# [EXERCISE]
Pull every line that holds the word "bodies" from the entries.

/---

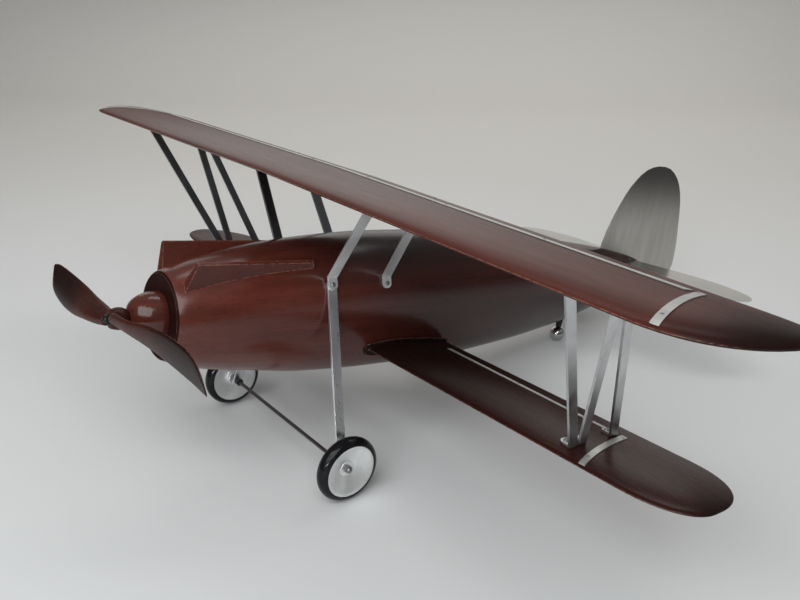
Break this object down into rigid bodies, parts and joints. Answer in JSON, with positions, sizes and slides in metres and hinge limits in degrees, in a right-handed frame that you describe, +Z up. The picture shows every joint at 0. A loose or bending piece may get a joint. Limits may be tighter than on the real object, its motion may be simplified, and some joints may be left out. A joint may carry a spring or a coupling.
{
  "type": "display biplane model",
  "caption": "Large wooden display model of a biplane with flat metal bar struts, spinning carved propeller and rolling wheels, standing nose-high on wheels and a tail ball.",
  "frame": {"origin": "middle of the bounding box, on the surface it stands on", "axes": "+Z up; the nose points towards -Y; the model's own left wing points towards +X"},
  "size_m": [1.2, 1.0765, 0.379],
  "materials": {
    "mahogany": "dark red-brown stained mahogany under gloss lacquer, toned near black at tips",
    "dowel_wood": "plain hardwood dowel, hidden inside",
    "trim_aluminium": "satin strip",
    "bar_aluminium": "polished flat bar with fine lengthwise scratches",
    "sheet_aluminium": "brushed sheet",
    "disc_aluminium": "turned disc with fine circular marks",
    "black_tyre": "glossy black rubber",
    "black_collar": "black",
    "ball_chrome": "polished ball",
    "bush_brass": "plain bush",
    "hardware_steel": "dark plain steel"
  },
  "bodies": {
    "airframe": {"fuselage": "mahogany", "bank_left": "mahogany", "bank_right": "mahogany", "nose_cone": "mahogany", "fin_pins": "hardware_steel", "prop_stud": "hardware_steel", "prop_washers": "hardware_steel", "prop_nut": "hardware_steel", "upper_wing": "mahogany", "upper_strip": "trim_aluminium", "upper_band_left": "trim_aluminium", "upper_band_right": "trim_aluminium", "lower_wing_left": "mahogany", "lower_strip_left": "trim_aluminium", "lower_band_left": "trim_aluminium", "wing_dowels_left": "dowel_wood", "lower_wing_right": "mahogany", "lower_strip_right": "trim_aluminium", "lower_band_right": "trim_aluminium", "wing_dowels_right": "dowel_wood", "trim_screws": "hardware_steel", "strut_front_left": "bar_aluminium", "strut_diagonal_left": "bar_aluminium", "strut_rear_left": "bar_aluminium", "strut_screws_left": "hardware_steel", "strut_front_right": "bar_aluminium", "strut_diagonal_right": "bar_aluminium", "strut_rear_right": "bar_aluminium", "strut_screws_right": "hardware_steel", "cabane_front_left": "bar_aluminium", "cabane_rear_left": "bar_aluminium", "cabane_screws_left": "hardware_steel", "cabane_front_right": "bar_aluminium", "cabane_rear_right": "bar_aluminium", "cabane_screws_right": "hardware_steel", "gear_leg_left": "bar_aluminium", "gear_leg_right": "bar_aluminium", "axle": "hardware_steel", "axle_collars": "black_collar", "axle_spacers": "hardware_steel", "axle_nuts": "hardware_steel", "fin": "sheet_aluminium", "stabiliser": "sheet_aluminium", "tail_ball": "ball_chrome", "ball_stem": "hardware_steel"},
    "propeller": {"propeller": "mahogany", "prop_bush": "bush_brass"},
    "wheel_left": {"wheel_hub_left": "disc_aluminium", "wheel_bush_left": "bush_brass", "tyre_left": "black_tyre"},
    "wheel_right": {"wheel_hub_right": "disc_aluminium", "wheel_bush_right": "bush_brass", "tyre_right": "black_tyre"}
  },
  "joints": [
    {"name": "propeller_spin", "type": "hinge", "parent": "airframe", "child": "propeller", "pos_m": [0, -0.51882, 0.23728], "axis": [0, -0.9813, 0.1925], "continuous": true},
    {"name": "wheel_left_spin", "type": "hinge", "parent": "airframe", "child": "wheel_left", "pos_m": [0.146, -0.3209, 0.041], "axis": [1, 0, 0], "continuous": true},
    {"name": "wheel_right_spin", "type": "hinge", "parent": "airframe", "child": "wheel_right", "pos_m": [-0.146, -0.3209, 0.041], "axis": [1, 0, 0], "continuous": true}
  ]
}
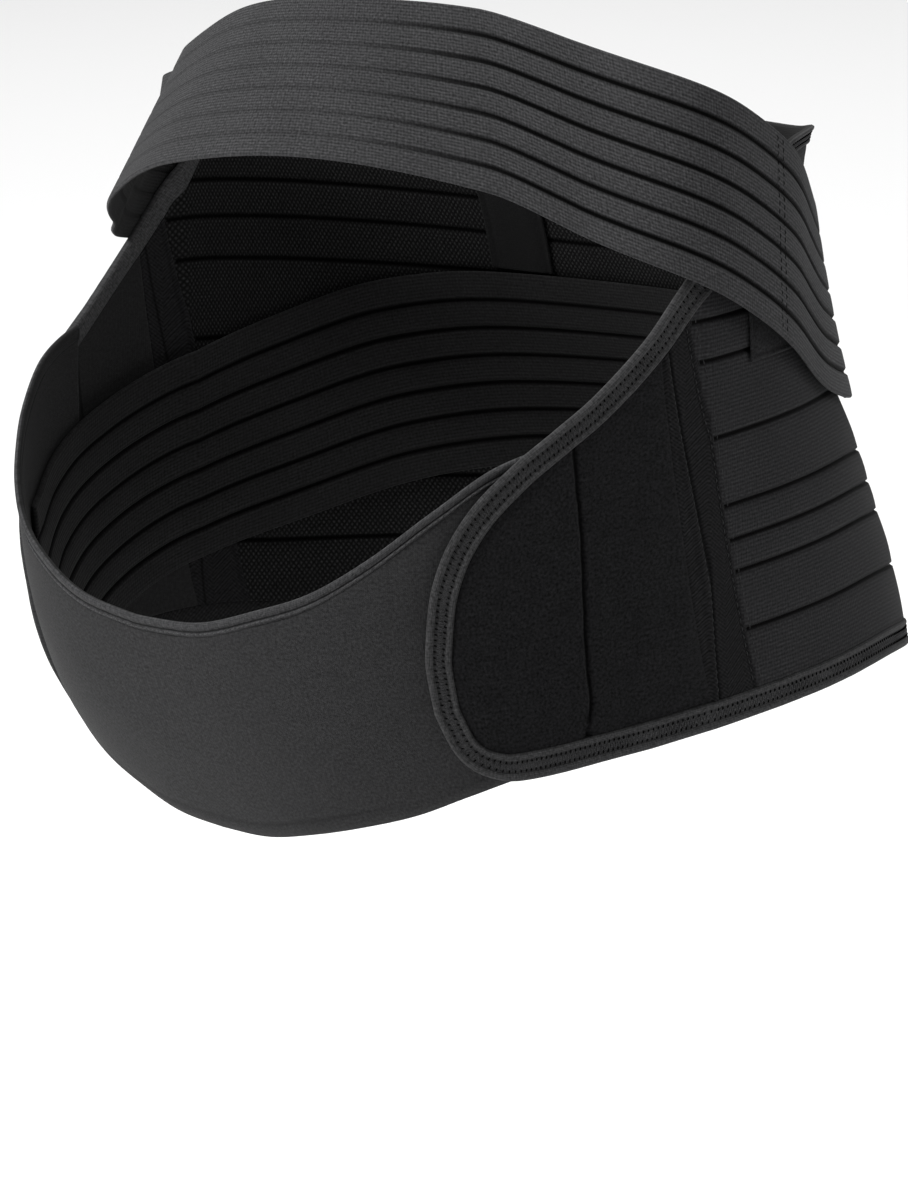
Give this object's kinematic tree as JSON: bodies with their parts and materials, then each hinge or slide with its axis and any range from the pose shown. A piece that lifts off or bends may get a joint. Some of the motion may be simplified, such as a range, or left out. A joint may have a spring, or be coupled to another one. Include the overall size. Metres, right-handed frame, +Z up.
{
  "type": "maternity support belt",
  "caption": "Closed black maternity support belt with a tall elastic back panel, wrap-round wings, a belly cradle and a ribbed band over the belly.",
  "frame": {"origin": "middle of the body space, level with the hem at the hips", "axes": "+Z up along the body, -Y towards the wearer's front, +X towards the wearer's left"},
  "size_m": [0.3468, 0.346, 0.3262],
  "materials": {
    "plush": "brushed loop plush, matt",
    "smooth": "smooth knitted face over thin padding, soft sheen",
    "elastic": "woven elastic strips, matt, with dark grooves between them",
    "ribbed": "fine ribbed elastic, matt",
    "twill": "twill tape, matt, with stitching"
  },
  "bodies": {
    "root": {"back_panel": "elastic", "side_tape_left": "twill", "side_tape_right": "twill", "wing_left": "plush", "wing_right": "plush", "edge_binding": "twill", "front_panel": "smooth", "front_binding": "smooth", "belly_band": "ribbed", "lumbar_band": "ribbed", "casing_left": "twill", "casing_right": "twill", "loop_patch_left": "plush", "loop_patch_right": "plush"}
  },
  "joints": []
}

\---

# [REPLY TO THE TASK]
Break this object down into rigid bodies, parts and joints. Answer in JSON, with positions, sizes and slides in metres and hinge limits in degrees, in a right-handed frame that you describe, +Z up. The picture shows every joint at 0. A loose or bending piece may get a joint. Limits may be tighter than on the real object, its motion may be simplified, and some joints may be left out. A joint may carry a spring or a coupling.
  "bodies": {
Give this object's kinematic tree as JSON: bodies with their parts and materials, then each hinge or slide with its axis and any range from the pose shown. A piece that lifts off or bends may get a joint. Some of the motion may be simplified, such as a range, or left out. A joint may have a spring, or be coupled to another one. Include the overall size. Metres, right-handed frame, +Z up.
  "bodies": {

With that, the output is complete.